Кузнецкий период до сих пор остается одной из самых сложных, загадочных и недостаточно освещенных страниц биографии и творчества Федора Михайловича Достоевского. Немногие решались прикоснуться к нему, тем более – высказать собственную позицию языком образов или литературоведческого исследования. 

Счастливым исключением из этого правила стало наследие члена Союза художников России, воспитанника Иркутского училища искусств и Центральной учебно-экспериментальной студии художественного проектирования СХ СССР в Москве (Сенежский семинар) Николая Петровича Мигулина (1948-2017) – новокузнецкого графика, живописца, дизайнера, проектировщика,  иллюстратора книг, монументалиста. 
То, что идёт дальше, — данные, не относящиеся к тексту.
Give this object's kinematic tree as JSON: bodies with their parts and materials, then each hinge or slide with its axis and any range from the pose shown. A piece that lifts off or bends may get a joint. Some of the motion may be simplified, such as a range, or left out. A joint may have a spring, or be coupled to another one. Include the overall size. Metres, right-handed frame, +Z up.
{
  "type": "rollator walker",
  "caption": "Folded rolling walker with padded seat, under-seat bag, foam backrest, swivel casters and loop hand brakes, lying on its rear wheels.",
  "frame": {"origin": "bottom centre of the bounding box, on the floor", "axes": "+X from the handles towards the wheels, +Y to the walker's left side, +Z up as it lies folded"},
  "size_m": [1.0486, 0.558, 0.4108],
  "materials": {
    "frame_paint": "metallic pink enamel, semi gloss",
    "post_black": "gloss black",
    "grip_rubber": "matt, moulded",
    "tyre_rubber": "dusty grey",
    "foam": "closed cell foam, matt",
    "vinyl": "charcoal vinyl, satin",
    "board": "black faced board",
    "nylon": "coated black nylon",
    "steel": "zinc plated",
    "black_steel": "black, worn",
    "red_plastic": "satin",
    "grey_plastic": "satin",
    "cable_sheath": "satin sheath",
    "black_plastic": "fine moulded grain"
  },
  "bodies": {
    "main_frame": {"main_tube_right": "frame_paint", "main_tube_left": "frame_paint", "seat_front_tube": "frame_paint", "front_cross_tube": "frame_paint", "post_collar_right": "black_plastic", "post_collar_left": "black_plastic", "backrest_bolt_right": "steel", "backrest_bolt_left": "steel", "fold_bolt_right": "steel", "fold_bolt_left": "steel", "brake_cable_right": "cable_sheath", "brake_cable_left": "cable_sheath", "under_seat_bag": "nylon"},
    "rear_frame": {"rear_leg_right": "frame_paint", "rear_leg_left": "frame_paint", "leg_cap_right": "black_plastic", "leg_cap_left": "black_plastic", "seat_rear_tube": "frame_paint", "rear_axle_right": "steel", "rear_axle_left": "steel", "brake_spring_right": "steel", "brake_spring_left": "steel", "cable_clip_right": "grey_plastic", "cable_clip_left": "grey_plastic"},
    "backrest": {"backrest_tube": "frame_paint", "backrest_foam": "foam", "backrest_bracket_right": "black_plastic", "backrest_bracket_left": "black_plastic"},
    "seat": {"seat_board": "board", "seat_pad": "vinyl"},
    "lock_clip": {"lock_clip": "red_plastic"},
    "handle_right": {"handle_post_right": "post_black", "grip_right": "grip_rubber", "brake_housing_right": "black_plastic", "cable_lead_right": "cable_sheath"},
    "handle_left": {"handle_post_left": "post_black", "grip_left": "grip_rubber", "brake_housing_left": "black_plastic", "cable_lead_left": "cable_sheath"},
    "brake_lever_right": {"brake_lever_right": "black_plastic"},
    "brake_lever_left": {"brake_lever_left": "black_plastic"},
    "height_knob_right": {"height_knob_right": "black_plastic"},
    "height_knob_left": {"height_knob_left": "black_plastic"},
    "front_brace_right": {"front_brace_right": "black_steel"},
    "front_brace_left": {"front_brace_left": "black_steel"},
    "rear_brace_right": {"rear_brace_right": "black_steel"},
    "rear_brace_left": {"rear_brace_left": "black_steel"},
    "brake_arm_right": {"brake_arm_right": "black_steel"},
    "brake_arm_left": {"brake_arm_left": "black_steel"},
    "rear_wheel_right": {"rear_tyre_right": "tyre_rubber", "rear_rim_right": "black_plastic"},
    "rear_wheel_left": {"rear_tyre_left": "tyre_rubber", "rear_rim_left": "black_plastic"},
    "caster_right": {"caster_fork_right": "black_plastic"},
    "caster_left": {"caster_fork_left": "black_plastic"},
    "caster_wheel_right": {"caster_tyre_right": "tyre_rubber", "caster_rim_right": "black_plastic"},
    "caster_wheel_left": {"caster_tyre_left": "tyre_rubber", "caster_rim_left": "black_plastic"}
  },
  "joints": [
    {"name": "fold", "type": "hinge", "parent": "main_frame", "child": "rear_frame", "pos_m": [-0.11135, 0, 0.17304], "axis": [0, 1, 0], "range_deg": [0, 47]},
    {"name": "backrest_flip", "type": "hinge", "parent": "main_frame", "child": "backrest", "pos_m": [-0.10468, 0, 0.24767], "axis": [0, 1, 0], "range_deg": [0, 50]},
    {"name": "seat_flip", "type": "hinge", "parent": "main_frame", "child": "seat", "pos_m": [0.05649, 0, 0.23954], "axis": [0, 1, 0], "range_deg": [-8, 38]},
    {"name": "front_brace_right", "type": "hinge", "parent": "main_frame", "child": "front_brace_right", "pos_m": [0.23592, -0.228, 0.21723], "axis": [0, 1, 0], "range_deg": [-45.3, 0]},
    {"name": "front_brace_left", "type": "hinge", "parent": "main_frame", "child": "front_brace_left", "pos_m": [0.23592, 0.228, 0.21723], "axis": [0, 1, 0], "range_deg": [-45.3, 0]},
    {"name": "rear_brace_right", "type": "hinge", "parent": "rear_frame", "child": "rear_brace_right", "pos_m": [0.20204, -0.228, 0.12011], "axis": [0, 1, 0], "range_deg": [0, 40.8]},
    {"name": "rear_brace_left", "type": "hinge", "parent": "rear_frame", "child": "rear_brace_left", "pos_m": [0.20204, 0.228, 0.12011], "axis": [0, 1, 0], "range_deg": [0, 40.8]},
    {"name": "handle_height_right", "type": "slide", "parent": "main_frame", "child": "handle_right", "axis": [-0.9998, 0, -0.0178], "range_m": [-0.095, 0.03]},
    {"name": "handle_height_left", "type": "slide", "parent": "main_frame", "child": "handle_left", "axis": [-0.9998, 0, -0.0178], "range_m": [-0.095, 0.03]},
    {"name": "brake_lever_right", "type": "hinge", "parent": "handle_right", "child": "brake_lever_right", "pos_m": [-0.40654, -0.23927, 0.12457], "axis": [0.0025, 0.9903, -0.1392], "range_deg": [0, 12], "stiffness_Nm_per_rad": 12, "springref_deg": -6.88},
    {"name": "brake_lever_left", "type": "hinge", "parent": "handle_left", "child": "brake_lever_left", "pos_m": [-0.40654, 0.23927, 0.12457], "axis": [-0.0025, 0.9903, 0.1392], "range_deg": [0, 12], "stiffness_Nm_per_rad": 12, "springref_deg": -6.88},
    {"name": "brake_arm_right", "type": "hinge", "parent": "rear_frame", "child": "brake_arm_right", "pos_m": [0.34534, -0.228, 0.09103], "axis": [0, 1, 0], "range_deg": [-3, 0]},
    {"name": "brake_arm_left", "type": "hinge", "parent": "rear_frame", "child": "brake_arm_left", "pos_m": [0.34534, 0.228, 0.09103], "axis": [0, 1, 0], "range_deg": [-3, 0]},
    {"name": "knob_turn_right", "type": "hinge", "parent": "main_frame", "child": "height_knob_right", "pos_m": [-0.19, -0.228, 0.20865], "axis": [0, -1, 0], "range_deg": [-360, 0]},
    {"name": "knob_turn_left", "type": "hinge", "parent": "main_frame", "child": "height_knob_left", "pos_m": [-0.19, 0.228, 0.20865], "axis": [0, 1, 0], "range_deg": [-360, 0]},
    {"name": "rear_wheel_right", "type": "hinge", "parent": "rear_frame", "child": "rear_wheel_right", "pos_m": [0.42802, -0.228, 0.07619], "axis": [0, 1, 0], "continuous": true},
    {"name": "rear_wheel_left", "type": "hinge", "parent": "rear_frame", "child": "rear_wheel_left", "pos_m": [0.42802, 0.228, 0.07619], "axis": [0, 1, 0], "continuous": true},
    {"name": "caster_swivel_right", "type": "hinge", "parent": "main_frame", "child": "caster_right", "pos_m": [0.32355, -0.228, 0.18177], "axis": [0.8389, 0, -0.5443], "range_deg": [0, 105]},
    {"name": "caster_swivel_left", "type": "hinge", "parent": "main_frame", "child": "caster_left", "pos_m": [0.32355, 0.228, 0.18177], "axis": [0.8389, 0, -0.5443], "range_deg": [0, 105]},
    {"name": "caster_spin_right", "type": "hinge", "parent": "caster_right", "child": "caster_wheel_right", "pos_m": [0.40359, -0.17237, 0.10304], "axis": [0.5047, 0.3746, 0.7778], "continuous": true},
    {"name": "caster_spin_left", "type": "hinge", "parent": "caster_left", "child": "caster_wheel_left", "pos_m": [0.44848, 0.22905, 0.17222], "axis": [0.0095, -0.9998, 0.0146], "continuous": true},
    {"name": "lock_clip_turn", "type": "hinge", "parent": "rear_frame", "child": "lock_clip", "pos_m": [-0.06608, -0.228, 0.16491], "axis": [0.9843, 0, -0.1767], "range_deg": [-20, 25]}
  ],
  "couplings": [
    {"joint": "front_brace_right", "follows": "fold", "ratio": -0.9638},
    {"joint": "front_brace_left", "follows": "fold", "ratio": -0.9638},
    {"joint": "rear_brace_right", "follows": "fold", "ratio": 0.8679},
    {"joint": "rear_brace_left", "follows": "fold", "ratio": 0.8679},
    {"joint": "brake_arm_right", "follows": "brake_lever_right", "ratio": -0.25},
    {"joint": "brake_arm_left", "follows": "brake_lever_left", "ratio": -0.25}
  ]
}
В преддверии празднования 400-летия Новокузнецка и 200-летия Ф.М. Достоевского, а также 70-летия со дня рождения художника разговор об этом  становится еще более актуальным...  

Сегодня с работами Николая Мигулина можно познакомиться в Мемориальном  доме-музее А.С. Пушкина в Москве, в нескольких муниципальных музеях города Новокузнецка – краеведческом, художественном, литературно-мемориальном музее Ф.М. Достоевского. Его картины украшают и частные коллекции – отечественные и зарубежные. 

Интерес к Достоевскому художник пронес через всю жизнь. Первая «встреча» с писателем, увлеченность его творениями, по признанию самого Николая Петровича, произошла еще в подростковом возрасте. Именно тогда он познакомился с  его романами, читал, перечитывал и много размышлял над любимыми произведениями, тонко улавливая родство художнических мировосприятий, переклички тем и мотивов. Постепенно стал ощущать, что между ними существует не пропасть десятилетий, а особая творческая связь, выразившаяся в сходных представлениях о мире и  способах его изображения. Наверное, здесь и стоит искать истоки адекватного «графического прочтения» Мигулиным Достоевского. Но первые  «достоевсковедческие» работы родились у художника гораздо позднее, в 1993 году. Они стали и ответом на специальный заказ новокузнецкого музея писателя, и итогом многолетних глубоких переживаний над книгами великого классика. 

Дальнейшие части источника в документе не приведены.